Роман Шишкина был замечен. Критики восхищались ("оглушающая полифоническая мощь", "мастер уровня Михаила Булгакова и Владимира Набокова"), критики иронизировали и морщились ("мастеровито, манерно и глубоко вторично"), роман получил "Букера", короче, стал событием литературного сезона.

А вот роман Марины Палей "Клеменс [1] " прошел почти незамеченным и читателем, и критикой. У немногих профессионалов он вызвал в лучшем случае недоумение, у других – раздражение.
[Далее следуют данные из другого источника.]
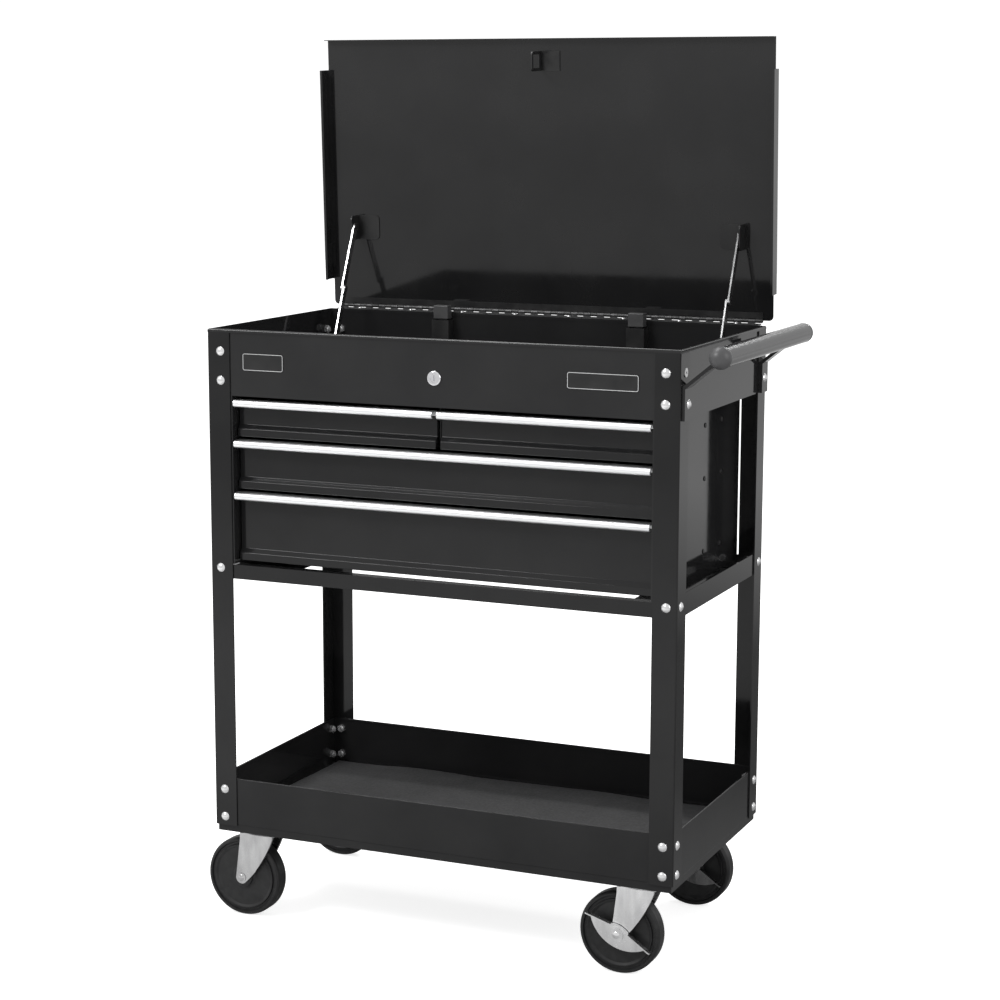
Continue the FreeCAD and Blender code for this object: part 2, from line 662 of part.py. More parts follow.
# ---- push bar ----------------------------------------------------------------------------------
def push_bar():
    tube = rod(bar_x, 0, bar_z, V(0, 1, 0), bar_r, frame_d)
    tube = tube.cut(rod(bar_x, -1, bar_z, V(0, 1, 0), bar_r - 1.5, frame_d + 2))
    caps = []
    for y, inward, r in ((0.0, 1.0, ball_r), (frame_d, -1.0, rear_ball_r)):
        ball = Part.makeSphere(r, V(bar_x, y, bar_z))
        plug = rod(bar_x, y, bar_z, V(0, inward, 0), bar_r - 1.5, 22)
        tip = rod(bar_x, y + inward * 4.0, bar_z, V(0, inward, 0), bar_r + 6, 40)
        caps.append(fuse([ball.cut(tip), plug]))
    tube = tube.cut([box(bar_x - 30, bar_x + 30, -2, 4, bar_z - 30, bar_z + 30),
                     box(bar_x - 30, bar_x + 30, frame_d - 4, frame_d + 2, bar_z - 30, bar_z + 30)])
    nodes["push_bar"] = [tube]
    nodes["push_bar_caps"] = caps
    # Flat-bar bracket: upright on the leg, then an arm up to the tube.
    x0, x1 = frame_w, frame_w + bracket_t
    z0, z1 = 834.5, 881.0
    dx, dz = bar_x - (x0 + x1) / 2, bar_z - z1
    run = math.hypot(dx, dz)
    nx, nz = -dz / run * bracket_t / 2, dx / run * bracket_t / 2
    cx = (x0 + x1) / 2
    y = 6.0
    base = box(x0, x1, y, y + bracket_w, z0, z1)
    arm = prism([(cx + nx, y, z1 + nz), (bar_x + nx, y, bar_z + nz), (bar_x - nx, y, bar_z - nz),
                 (cx - nx, y, z1 - nz)], (0, bracket_w, 0))
    elbow = rod(cx, y, z1, V(0, 1, 0), bracket_t / 2, bracket_w)
    bracket = fuse([base, arm, elbow]).cut(rod(bar_x, -5, bar_z, V(0, 1, 0), bar_r, frame_d + 10))
    nodes["push_bar_brackets"] = [drill(bracket, -2.0), drill(mirror_y(bracket), -2.0)]


# ---- casters -----------------------------------------------------------------------------------
def revolve(points, cx, cy, cz):
    """Turn (radius, width) points about an axis along y through the point."""
    corners = [V(cx + r, cy + w, cz) for r, w in points]
    face = Part.Face(Part.makePolygon(corners + corners[:1]))
    return face.revolve(V(cx, cy, cz), V(0, 1, 0), 360)


def wheel(cx, cy):
    h = wheel_w / 2
    # Tread, flat rim, groove, thin ridge, dished web and hub boss, from the outside in.
    half = [(wheel_r, 0), (wheel_r, h - 5), (wheel_r - 1.2, h - 2), (wheel_r - 3.5, h), (57.5, h),
            (56.0, h - 3.2), (52.6, h - 3.2), (51.6, h - 0.6), (50.4, h - 0.6), (47.0, h - 2.4),
            (20.0, h - 3.4), (16.5, h - 2.2), (15.5, hub_w / 2), (axle_r + 0.05, hub_w / 2)]
    outline = half + [(r, -w) for r, w in reversed(half) if w > 0]
    return revolve(outline, cx, cy, wheel_r)


def fork(sx, sy):
    """Swivel fork: a round crown and two legs that sweep back to the axle."""
    ax, az = sx - trail, wheel_r
    crown_z = 137.0
    top_z = 146.4
    crown = rod(sx, sy, crown_z - 3, V(0, 0, 1), 31.0, top_z - crown_z + 3)
    crown = crown.common(box(sx - 32, sx + 32, sy - fork_in - fork_t, sy + fork_in + fork_t,
                             crown_z - 4, top_z + 1))
    crown = round_edges(crown, 3.0, lambda e: abs(mid(e).z - top_z) < 0.01)
    crown = crown.cut(rod(sx, sy, 120, V(0, 0, 1), kingpin_r + run_fit, 40))
    legs_made = []
    boss = 10.0
    for side in (-1, 1):
        y0 = sy + side * fork_in
        out = side * fork_t
        profile = [
            Part.LineSegment(V(sx - 30, y0, crown_z), V(sx - 30, y0, 128)),
            Part.LineSegment(V(sx - 30, y0, 128), V(ax - boss, y0, az)),
            Part.Arc(V(ax - boss, y0, az), V(ax, y0, az - boss), V(ax + boss * 0.8, y0, az - boss * 0.6)),
            Part.Arc(V(ax + boss * 0.8, y0, az - boss * 0.6), V(sx + 12, y0, 98), V(sx + 28, y0, 132)),
            Part.LineSegment(V(sx + 28, y0, 132), V(sx + 28, y0, crown_z)),
            Part.LineSegment(V(sx + 28, y0, crown_z), V(sx - 30, y0, crown_z)),
        ]
        face = Part.Face(Part.Wire([e.toShape() for e in profile]))
        legs_made.append(face.extrude(V(0, out, 0)))
        # The wide part of the leg is pressed outwards in a shallow curve; the edge over the axle is flat.
        centre_y = y0 + out + side * (bulge - bulge_r)
        drum = rod(ax + 35, centre_y, az + 14, V(0, 0, 1), bulge_r, crown_z - az - 14)
        legs_made.append(face.extrude(V(0, out + side * bulge, 0)).common(drum))
    shape = fuse([crown] + legs_made)
    shape = shape.cut(rod(ax, sy - fork_in - 8, az, V(0, 1, 0), axle_r, 50))
    return shape


def axle(sx, sy, head_gap):
    """Axle bolt: a dome head at the front, that far off the fork, and a nut at the back."""
    ax = sx - trail
    fork_face = fork_in + fork_t
    out = fork_face + head_gap
    shank = rod(ax, sy - out, wheel_r, V(0, 1, 0), axle_r, out + fork_face + 3)
    head = Part.makeSphere(9.0, V(ax, sy - out + 5.5, wheel_r)).common(
        rod(ax, sy - out - 6, wheel_r, V(0, 1, 0), 7.6, 6))
    # The head stands on a washer, a wide one where it holds a brake.
    washer = rod(ax, sy - out - 1.6, wheel_r, V(0, 1, 0), 7.6 + head_gap * 0.6, 1.6)
    hexagon = []
    for i in range(6):
        a = math.radians(60 * i)
        hexagon.append((ax + 8.6 * math.cos(a), sy + fork_face, wheel_r + 8.6 * math.sin(a)))
    nut = prism(hexagon, (0, 5.5, 0))
    return fuse([shank, head, washer, nut])


def brake(sx, sy):
    """Side brake: a rocking plate on the axle with two bent treadles."""
    ax, az = sx - trail, wheel_r
    y0 = sy - fork_in - fork_t - 3.5
    t = 2.0
    outline = [
        Part.LineSegment(V(-47, y0, 2), V(-16, y0, 11)),
        Part.Arc(V(-16, y0, 11), V(0, y0, 15), V(16, y0, 11)),
        Part.LineSegment(V(16, y0, 11), V(46, y0, 2)),
        Part.Arc(V(46, y0, 2), V(0, y0, -19.5), V(-47, y0, 2)),
    ]
    plate = Part.Face(Part.Wire([e.toShape() for e in outline])).extrude(V(0, t, 0))
    treadles = []
    for side in (-1, 1):
        low, high = (side * 57, 5.5), (side * 15, 12.0)
        tread = prism([(low[0], y0 + t, low[1]), (high[0], y0 + t, high[1]),
                       (high[0], y0 + t, high[1] - t), (low[0], y0 + t, low[1] - t)], (0, -8, 0))
        treadles.append(round_edges(tread, 3.0, lambda e: abs(mid(e).x - low[0]) < 0.1
                                    and abs(mid(e).y - y0 - t + 8) < 0.01))
    dish = rod(0, y0 - 1.0, 0, V(0, 1, 0), 13, 2.0)
    shape = fuse([plate, dish] + treadles)
    shape = shape.cut(rod(0, y0 - 5, 0, V(0, 1, 0), axle_r + 0.05, 12))
    shape.rotate(V(0, 0, 0), V(0, 1, 0), brake_tilt)
    shape.translate(V(ax, 0, az))
    return shape


def all_casters():
    plates = []
    for name, (sx, sy) in casters.items():
        plate = box(sx - 46, sx + 46, sy - 32, sy + 32, plate_top - 2.5, plate_top)
        plate = round_edges(plate, 6.0, vertical)
        race = rod(sx, sy, 147.0, V(0, 0, 1), 27.0, plate_top - 2.5 - 147.0)
        screws = [rod(sx + dx, sy + dy, plate_top - 6.0, V(0, 0, 1), 6.0, 3.6)
                  for dx in (-37, 37) for dy in (-25, 25)]
        kingpin = rod(sx, sy, 131.0, V(0, 0, 1), kingpin_r, 17.0)
        pin_head = rod(sx, sy, 129.5, V(0, 0, 1), 10.0, 4.0)
        plates.append(fuse([plate, race, kingpin, pin_head] + screws))
        nodes["caster_%s_fork_and_axle" % name] = [fork(sx, sy), axle(sx, sy, 4.9 if name in braked else 0.0)]
        nodes["caster_%s_wheel" % name] = [wheel(sx - trail, sy)]
        if name in braked:
            nodes["caster_%s_brake" % name] = [brake(sx, sy)]
    nodes["caster_plates"] = plates


legs()
top_tray()
low_tray()
rails()
cabinet()
all_drawers()
lid_panel()
hinge()
striker()
stays()
lock()
lock_rods()
push_bar()
all_casters()
nodes["bolts_and_nuts"] = fasteners()
export()
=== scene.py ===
"""Looks of the rolling tool chest: gloss black sheet metal, aluminium pulls, zinc fittings."""
import json
import math

import bmesh
import bpy
from mathutils import Euler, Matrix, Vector, noise


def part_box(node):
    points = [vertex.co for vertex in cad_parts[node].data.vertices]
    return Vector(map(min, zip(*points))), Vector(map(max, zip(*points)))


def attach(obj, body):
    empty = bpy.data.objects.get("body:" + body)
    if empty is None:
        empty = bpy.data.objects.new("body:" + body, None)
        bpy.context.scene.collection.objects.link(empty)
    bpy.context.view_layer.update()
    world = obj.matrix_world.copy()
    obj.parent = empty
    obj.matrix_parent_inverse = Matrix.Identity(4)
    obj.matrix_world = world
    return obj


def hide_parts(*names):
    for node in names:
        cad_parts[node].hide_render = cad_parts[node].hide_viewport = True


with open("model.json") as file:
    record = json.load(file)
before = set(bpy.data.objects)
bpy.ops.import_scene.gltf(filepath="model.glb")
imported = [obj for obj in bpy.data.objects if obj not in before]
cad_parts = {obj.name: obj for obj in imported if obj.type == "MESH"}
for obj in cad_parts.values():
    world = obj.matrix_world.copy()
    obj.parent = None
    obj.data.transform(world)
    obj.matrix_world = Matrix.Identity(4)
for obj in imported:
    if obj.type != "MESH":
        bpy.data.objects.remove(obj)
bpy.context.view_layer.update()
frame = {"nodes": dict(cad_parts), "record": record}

MM = 0.001
nodes = frame["nodes"]
slot_of = {s["node"]: s["material_slot"] for s in frame["record"]["subparts"]}

# ---- camera, light and floor -------------------------------------------------------------------
CAMERA_PLACE = (1.4292, -3.3066, 1.2742)   # metres
CAMERA_TILT = (80.429, -0.148, 23.500)     # degrees about X, Y and Z
CAMERA_LENS = 84.64                        # mm
CAMERA_SENSOR = 36.0                       # mm
WORLD_LIGHT = 0.78         # what the pieces are lit by
WORLD_WHITE = 1.06         # what is seen behind them
FLOOR_REACH = 14.0         # metres from the middle to each side
FLOOR_DROP = 0.0005        # keeps it clear of the wheels
FLOOR_GREY = 0.82
FLOOR_LIGHT = 0.02         # the floor's own glow, as light
FLOOR_WHITE = 0.75         # the floor's own glow, as seen
DARK_PATCH = (1.0, 1.3, 0.0)
DARK_REACH = 3.0
DARK_GREY = 0.12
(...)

К тому ж малодоступен – опубликована только журнальная версия в питерской "Неве". Книгой "Клеменс" пока не выходил.

И тем не менее он попал в список, и попал по праву.
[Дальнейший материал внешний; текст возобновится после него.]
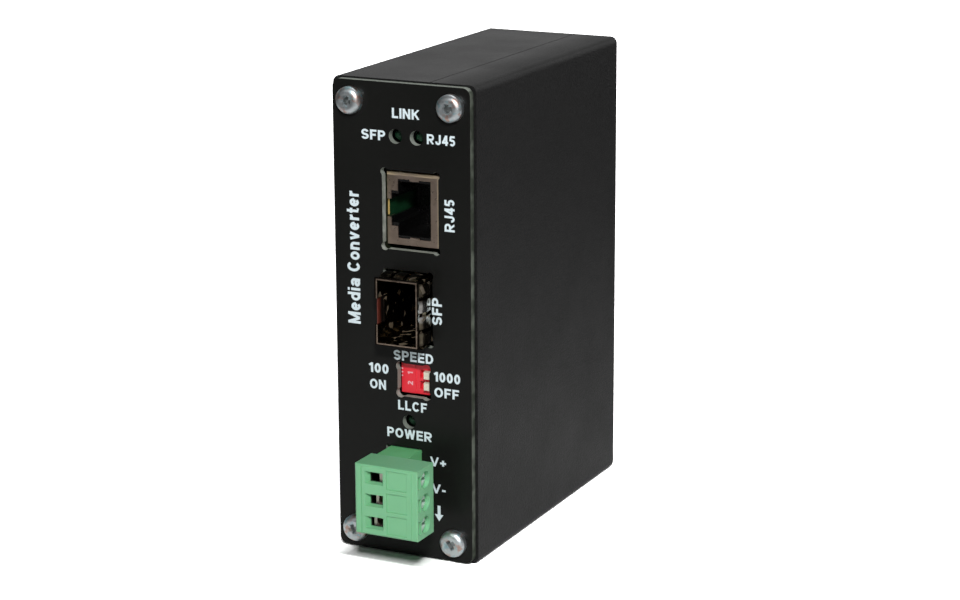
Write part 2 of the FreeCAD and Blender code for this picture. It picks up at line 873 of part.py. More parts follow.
def dip_slider(z):
    """Slider at the right end of its slot, with sloped flanks above the face."""
    x1 = dip_slot_start() + dip_slot_length - dip_slider_gap
    x0 = x1 - dip_slider_length
    half = dip_slider_width / 2
    floor_y = dip_face_y + dip_slot_depth - dip_slider_gap
    top_y = dip_face_y - dip_slider_rise
    slope = 0.25
    return prism_xy([(x0, floor_y), (x1, floor_y), (x1, dip_face_y), (x1 - slope, top_y),
                     (x0 + slope, top_y), (x0, dip_face_y)], z - half, z + half)


def dip_carrier():
    """Moulded foot that holds the switch upright on the board."""
    half = dip_height / 2 - 0.2
    y0 = dip_face_y + 0.4
    y1 = dip_face_y + dip_depth
    foot = block(board_face_x, dip_left_x, y0, y1, dip_z - half, dip_z + half)
    relief = block(board_face_x, dip_left_x - 1.0, y0 + 1.2, y1 - 1.2, dip_z - half, dip_z + half)
    return foot.cut(relief)


def dip_pins():
    """Four bent pins from the back of the switch down to the board."""
    y0 = dip_face_y + dip_depth
    size = 0.5
    pins = []
    for z in dip_slot_places():
        for row in (0, 1):
            x = dip_left_x + 1.2 + row * (dip_width - 2.4)
            y1 = y0 + 0.8 + row * 1.6
            outline = [(x, y0), (x, y1 - size), (board_face_x, y1 - size), (board_face_x, y1),
                       (x + size, y1), (x + size, y0)]
            pins.append(prism_xy(outline, z - size / 2, z + size / 2))
    return Part.makeCompound(pins)


# Indicator lamps

def lamp(x, z):
    """Round lamp along Y with a domed tip and a flange at its back."""
    tip_y = front_y - lamp_proud
    dome_y = tip_y + lamp_radius
    end_y = tip_y + lamp_length
    barrel = rod(lamp_radius, Vector(x, dome_y, z), Vector(0, 1, 0), end_y - dome_y)
    dome = Part.makeSphere(lamp_radius, Vector(x, dome_y, z))
    flange = rod(lamp_flange_radius, Vector(x, end_y - lamp_flange_length, z), Vector(0, 1, 0),
                 lamp_flange_length)
    return fuse_all([barrel, dome, flange])


def lamp_holder(places):
    """Block on the board with a stepped bore for each lamp."""
    y0 = front_y + lamp_holder_setback
    y1 = y0 + lamp_holder_length
    reach = lamp_flange_radius + lamp_holder_wall
    top_x = max(x for x, z in places) + reach
    z = places[0][1]
    holder = block(board_face_x, top_x, y0, y1, z - reach, z + reach)
    flange_y = front_y - lamp_proud + lamp_length - lamp_flange_length
    cuts = []
    for x, lamp_z in places:
        cuts.append(rod(lamp_radius + 0.05, Vector(x, y0, lamp_z), Vector(0, 1, 0), lamp_holder_length))
        seat = Vector(x, flange_y - 0.05, lamp_z)
        cuts.append(rod(lamp_flange_radius + 0.05, seat, Vector(0, 1, 0), y1 - flange_y + 1))
    return holder.cut(cuts)


# Pluggable screw terminal

def terminal_header():
    """Open-fronted shroud on the board. It stands out of the panel and the plug's spigot enters it."""
    cavity_half = spigot_half_length + header_fit
    outer = block(header_low_x, header_high_x, header_front_y, header_end_y,
                  plug_z - header_half_length, plug_z + header_half_length)
    corners = [edge for edge in outer.Edges
               if edge.CenterOfMass.x < header_low_x + 0.01 and abs(edge.CenterOfMass.z - plug_z) > cavity_half]
    outer = outer.makeChamfer(header_chamfer, corners)
    cavity = block(spigot_low_x - header_fit, spigot_high_x + header_fit, header_front_y - 1,
                   header_end_y - header_back, plug_z - cavity_half, plug_z + cavity_half)
    half = pin_size / 2
    holes = [block(pin_x - half, pin_x + half, header_end_y - header_back - 1, header_end_y + 1,
                   z - half, z + half)
             for z in pole_z]
    return outer.cut([cavity] + holes)


def header_pins():
    """Square pins that point forward in the shroud and turn down through the board behind it."""
    half = pin_size / 2
    y0 = header_front_y + pin_end_gap
    y1 = header_end_y + pin_tail
    low = board_back_x - 1.5
    pins = []
    for z in pole_z:
        outline = [(pin_x - half, y0 + 0.3), (pin_x - half + 0.25, y0), (pin_x + half - 0.25, y0),
                   (pin_x + half, y0 + 0.3), (pin_x + half, y1), (low, y1), (low, y1 - pin_size),
                   (pin_x - half, y1 - pin_size)]
        pins.append(prism_xy(outline, z - half, z + half))
    return Part.makeCompound(pins)


def wire_funnel(z):
    """Tapered wire entry from the plug's face to the clamp chamber."""
    face_y = plug_front_y - 0.01
    inner_y = plug_front_y + front_wall + 0.01

    def mouth(low, high, half, y):
        return Part.makePolygon([Vector(low, y, z - half), Vector(high, y, z - half), Vector(high, y, z + half),
                                 Vector(low, y, z + half), Vector(low, y, z - half)])

    outer = mouth(funnel_low_x, funnel_high_x, funnel_half_height, face_y)
    inner = mouth(throat_low_x, throat_high_x, throat_half_height, inner_y)
    return Part.makeLoft([outer, inner], True, True)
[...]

Перед нами редчайший в современной литературе текст, автор которого не подражает Набокову, а действительно продолжает его поэтику, причем делает это по-своему, на своей теме, своем материале.

Роман строится на сложной системе метафор аутизма и предаутизма. Упрощая ее, можно попробовать развернуть эту метафору кратким пересказом сюжета или, что будет точнее, композиции.

Роман состоит из нескольких эпизодов. Автор-повествователь, питерский интеллигент (переводчик, литератор), сдает комнату приезжему немцу Клеменсу. Жилец поражает героя своей "инаковостью", патологической почти для нашей действительности уравновешенностью, отзывчивостью ко всем и вся, граничащей с равнодушием, но в природе этого равнодушия и есть что-то завораживающее.

Герой пытается понять притягательность самой ауры Клеменса. Он даже пытается сфотографировать Клеменса, но пленка не берет изображения, как если бы в реальном предметном мире Клеменса не существовало вообще. Параллельно разворачивается рассказ героя о собственных взаимоотношениях с миром вокруг. Герой мучается и одновременно почти смакует свое нарастающее отчуждение от окружающего – жены, ее гостей, да и самого стиля собственной жизни.

Мотив развивается и оформляется окончательно в трех вставных новеллах, рукописях некой эмигрантки, попавших в руки повествователю, – исповеди женщины, выброшенной из своей страны отвращением и невозможностью слиться с "отеческим миром".